▸ WRITTEN EXERCISE
Quote the lines that run from the line containing "The three.js and" down to the line containing "return sweep(line, twist, 12, closed=closed)". Include both of those lines, reproduce each exactly, and omit everything else.

▸ DATA ROWS

□ □ □

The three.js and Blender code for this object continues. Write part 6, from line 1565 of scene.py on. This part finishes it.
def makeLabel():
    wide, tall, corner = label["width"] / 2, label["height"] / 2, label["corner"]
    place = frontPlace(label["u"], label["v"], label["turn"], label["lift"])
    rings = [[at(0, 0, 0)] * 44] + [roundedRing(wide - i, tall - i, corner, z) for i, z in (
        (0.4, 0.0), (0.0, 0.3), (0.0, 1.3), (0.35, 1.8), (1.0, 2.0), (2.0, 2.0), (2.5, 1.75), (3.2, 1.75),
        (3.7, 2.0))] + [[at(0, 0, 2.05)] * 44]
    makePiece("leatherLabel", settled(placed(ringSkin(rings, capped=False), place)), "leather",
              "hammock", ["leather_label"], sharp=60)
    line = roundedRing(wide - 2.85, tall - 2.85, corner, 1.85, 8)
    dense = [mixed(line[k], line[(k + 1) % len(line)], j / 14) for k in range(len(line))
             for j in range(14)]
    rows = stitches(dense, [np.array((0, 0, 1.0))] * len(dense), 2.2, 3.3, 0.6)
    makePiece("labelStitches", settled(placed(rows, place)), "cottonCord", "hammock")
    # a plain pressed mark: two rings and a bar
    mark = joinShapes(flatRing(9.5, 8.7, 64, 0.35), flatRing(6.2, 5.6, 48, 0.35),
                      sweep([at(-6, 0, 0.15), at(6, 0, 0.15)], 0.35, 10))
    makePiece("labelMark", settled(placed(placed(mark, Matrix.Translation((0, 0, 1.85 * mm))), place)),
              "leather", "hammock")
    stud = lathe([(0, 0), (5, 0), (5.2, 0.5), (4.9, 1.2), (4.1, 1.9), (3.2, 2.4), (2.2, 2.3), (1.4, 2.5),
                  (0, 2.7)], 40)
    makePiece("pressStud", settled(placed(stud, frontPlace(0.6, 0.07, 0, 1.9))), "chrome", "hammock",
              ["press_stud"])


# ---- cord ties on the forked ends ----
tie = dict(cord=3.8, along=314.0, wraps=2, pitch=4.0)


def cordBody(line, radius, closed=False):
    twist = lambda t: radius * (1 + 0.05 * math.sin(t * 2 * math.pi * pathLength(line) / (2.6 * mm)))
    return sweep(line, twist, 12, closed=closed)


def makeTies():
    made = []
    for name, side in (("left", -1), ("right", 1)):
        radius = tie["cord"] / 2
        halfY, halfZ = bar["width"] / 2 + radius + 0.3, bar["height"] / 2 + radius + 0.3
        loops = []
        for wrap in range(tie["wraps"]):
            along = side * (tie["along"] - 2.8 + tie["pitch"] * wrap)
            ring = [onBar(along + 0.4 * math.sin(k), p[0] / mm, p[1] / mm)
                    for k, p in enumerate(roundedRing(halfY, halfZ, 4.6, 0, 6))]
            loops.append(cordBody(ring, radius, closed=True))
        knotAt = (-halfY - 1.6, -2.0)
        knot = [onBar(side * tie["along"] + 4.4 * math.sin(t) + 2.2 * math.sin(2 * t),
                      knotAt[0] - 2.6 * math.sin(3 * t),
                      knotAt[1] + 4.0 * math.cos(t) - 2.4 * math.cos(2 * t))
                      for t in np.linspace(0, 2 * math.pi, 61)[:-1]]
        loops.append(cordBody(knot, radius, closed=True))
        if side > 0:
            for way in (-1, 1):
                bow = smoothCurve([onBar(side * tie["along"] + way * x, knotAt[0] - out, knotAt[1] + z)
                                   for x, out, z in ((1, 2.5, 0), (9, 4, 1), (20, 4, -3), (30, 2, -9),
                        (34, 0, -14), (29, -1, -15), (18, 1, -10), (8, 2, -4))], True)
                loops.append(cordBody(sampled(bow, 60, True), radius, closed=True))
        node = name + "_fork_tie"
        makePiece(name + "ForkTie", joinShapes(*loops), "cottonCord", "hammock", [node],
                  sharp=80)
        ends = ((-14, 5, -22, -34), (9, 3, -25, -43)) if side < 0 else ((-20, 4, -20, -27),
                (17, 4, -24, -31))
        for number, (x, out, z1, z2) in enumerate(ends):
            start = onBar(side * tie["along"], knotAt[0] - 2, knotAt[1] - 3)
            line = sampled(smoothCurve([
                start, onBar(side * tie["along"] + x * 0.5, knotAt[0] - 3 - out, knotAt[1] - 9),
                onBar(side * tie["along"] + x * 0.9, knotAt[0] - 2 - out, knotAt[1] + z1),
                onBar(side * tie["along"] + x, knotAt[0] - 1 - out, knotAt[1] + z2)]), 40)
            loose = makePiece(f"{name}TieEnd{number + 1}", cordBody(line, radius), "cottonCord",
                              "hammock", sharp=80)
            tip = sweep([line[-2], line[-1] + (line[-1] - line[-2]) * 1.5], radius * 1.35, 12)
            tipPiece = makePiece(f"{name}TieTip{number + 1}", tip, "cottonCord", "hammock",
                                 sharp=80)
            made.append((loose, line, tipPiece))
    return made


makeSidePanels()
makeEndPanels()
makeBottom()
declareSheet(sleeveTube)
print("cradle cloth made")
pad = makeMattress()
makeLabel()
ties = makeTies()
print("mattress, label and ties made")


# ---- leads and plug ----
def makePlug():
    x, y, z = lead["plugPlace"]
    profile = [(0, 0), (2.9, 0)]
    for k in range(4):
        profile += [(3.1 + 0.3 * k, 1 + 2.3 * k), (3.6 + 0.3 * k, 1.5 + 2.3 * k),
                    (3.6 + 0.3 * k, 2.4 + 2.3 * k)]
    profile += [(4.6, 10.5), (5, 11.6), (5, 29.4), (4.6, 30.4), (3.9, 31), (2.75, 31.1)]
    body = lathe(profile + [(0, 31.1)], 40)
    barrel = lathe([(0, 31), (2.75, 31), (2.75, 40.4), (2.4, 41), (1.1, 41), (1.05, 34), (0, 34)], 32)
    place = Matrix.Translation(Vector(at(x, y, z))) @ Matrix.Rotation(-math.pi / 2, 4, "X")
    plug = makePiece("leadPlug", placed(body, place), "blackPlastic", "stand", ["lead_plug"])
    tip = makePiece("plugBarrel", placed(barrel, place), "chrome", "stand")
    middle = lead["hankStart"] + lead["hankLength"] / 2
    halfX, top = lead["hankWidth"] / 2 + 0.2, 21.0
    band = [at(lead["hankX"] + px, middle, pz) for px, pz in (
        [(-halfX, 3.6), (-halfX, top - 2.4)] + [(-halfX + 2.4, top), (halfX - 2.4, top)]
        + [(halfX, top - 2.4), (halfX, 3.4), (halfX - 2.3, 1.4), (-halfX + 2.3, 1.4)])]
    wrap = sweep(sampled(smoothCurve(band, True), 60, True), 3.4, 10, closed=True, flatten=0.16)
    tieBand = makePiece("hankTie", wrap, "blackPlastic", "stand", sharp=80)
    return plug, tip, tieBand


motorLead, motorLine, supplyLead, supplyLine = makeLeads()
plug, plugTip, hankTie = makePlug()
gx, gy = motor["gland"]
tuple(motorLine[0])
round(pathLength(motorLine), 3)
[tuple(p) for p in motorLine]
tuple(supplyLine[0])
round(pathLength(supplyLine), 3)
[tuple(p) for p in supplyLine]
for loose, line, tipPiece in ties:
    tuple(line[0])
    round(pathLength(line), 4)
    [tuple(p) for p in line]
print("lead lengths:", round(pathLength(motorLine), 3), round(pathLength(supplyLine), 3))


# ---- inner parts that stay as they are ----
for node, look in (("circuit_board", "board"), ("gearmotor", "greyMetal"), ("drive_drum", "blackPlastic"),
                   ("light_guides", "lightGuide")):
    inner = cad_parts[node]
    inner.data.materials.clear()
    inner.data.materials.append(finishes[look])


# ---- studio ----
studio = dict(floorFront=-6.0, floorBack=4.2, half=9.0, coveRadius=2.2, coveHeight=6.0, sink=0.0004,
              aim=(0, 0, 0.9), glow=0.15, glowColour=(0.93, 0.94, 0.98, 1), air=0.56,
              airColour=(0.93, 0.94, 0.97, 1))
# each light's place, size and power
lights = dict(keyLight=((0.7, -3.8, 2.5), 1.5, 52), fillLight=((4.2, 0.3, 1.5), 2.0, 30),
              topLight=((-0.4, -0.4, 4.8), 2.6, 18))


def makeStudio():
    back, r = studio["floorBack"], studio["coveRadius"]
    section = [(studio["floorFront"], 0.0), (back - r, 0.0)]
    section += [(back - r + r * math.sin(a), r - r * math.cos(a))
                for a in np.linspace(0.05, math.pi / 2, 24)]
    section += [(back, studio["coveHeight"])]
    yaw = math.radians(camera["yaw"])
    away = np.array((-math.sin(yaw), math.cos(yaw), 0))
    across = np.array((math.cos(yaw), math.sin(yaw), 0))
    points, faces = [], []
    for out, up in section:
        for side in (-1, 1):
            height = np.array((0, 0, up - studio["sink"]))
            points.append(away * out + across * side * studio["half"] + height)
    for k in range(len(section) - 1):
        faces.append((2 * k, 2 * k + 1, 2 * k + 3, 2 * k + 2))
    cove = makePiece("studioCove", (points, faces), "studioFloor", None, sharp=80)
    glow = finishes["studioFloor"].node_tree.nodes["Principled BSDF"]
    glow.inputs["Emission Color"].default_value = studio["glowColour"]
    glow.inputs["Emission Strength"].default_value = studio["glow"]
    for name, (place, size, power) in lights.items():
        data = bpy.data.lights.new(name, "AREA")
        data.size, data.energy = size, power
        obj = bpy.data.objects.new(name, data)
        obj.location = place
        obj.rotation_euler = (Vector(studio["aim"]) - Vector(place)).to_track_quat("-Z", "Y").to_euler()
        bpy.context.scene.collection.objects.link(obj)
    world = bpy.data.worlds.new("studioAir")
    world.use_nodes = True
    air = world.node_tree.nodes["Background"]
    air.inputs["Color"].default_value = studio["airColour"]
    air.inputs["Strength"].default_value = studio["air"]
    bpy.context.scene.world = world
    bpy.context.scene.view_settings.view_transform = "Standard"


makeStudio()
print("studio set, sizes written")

□ □ □

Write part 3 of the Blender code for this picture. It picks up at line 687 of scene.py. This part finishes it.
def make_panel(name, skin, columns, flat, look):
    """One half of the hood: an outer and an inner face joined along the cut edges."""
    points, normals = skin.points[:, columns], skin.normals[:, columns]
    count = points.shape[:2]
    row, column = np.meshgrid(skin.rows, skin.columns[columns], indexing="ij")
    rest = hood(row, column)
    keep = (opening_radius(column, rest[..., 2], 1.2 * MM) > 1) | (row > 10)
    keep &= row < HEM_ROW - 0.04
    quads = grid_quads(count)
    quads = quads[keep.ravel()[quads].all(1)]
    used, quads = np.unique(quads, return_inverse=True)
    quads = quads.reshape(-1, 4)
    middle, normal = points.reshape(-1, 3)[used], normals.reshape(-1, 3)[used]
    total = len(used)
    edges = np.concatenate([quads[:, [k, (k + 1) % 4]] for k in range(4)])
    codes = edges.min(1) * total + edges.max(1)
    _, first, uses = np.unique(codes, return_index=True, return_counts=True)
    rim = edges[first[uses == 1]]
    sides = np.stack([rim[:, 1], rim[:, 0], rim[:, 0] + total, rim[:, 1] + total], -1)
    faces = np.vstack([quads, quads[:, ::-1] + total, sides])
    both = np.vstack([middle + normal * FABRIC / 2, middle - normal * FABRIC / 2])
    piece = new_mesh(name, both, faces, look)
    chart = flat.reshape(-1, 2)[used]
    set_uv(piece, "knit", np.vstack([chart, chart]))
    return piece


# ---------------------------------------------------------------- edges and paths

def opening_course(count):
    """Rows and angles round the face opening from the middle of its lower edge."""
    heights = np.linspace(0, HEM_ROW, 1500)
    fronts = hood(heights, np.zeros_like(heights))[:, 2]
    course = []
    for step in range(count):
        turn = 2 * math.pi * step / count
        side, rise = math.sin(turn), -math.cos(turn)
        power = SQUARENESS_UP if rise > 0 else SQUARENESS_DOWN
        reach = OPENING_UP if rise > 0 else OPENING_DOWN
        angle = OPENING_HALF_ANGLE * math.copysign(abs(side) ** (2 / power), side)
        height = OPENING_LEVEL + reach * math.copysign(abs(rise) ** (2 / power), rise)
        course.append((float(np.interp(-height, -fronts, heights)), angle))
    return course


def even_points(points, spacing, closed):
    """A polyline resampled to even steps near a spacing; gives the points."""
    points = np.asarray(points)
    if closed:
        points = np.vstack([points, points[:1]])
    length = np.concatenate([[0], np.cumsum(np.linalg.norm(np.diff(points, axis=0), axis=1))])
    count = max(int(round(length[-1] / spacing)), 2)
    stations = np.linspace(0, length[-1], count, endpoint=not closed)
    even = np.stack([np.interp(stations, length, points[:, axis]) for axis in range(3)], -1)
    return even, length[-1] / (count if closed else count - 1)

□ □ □

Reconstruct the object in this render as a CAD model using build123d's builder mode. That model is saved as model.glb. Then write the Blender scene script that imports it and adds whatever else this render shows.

□ □ □

▸ ANSWER
The three.js and Blender code for this object continues. Write part 6, from line 1565 of scene.py on. This part finishes it.
def makeLabel():
    wide, tall, corner = label["width"] / 2, label["height"] / 2, label["corner"]
    place = frontPlace(label["u"], label["v"], label["turn"], label["lift"])
    rings = [[at(0, 0, 0)] * 44] + [roundedRing(wide - i, tall - i, corner, z) for i, z in (
        (0.4, 0.0), (0.0, 0.3), (0.0, 1.3), (0.35, 1.8), (1.0, 2.0), (2.0, 2.0), (2.5, 1.75), (3.2, 1.75),
        (3.7, 2.0))] + [[at(0, 0, 2.05)] * 44]
    makePiece("leatherLabel", settled(placed(ringSkin(rings, capped=False), place)), "leather",
              "hammock", ["leather_label"], sharp=60)
    line = roundedRing(wide - 2.85, tall - 2.85, corner, 1.85, 8)
    dense = [mixed(line[k], line[(k + 1) % len(line)], j / 14) for k in range(len(line))
             for j in range(14)]
    rows = stitches(dense, [np.array((0, 0, 1.0))] * len(dense), 2.2, 3.3, 0.6)
    makePiece("labelStitches", settled(placed(rows, place)), "cottonCord", "hammock")
    # a plain pressed mark: two rings and a bar
    mark = joinShapes(flatRing(9.5, 8.7, 64, 0.35), flatRing(6.2, 5.6, 48, 0.35),
                      sweep([at(-6, 0, 0.15), at(6, 0, 0.15)], 0.35, 10))
    makePiece("labelMark", settled(placed(placed(mark, Matrix.Translation((0, 0, 1.85 * mm))), place)),
              "leather", "hammock")
    stud = lathe([(0, 0), (5, 0), (5.2, 0.5), (4.9, 1.2), (4.1, 1.9), (3.2, 2.4), (2.2, 2.3), (1.4, 2.5),
                  (0, 2.7)], 40)
    makePiece("pressStud", settled(placed(stud, frontPlace(0.6, 0.07, 0, 1.9))), "chrome", "hammock",
              ["press_stud"])


# ---- cord ties on the forked ends ----
tie = dict(cord=3.8, along=314.0, wraps=2, pitch=4.0)


def cordBody(line, radius, closed=False):
    twist = lambda t: radius * (1 + 0.05 * math.sin(t * 2 * math.pi * pathLength(line) / (2.6 * mm)))
    return sweep(line, twist, 12, closed=closed)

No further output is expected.